Many firms remain hesitant to speak on the record. But one of the conditions for membership in the new industry group, called the Principal Traders Group, is that firms identify themselves publicly on its Web site.

The group comprises 31 firms. According to data calculated in June, its biggest members spent $690,000 on lobbying last year, more than double what they spent in 2009. They gave more than $547,000 to lawmakers’ political campaigns in 2010, on top of the $456,000 they handed out in the last political cycle in 2008.

High-frequency techniques are used by Wall Street banks and hedge funds, but it is the new independent firms that account for the bulk of this new kind of activity. Most of them were founded in the last 10 to 12 years. Many are still relatively small, employing a dozen to a hundred people, though some have as many as 250.

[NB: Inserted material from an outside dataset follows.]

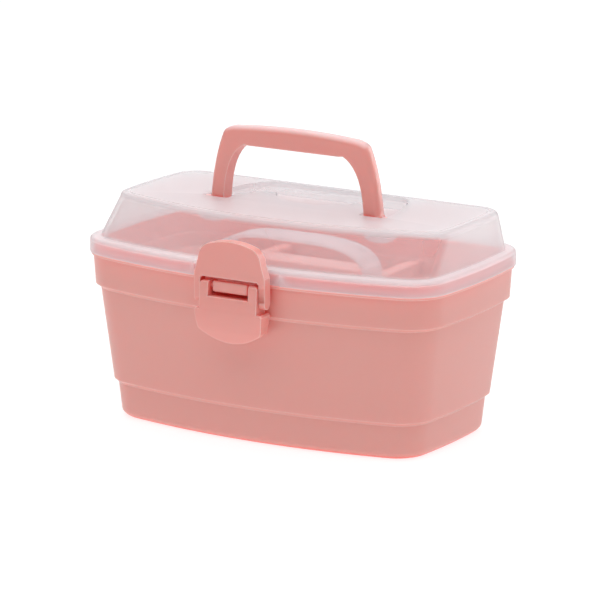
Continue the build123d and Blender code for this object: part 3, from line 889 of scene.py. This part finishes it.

Trading mostly with their owners’ money, they scoop up hundreds or thousands of shares in one transaction, only to offload them less than a second later before buying more. They can move millions of shares around in minutes, earning a tenth of a penny off each share.

As a group, they earned $12.9 billion in profit in the last two years, according to the Tabb Group, a specialist on the markets. Tabb expects their earnings to slow this year as Wall Street’s big brokerage firms fight back with their own faster computerized trading.

The S.E.C. started to think these firms needed tighter controls in early 2009 when analysts for the first time began to point to the sector’s billions in profit, and critics wondered whether their technological firepower gave them an unfair advantage.

 The scrutiny intensified after the May 6, 2010, flash crash, one of the most abrupt market moves in recent history, when stocks plunged some 700 points in minutes before recovering.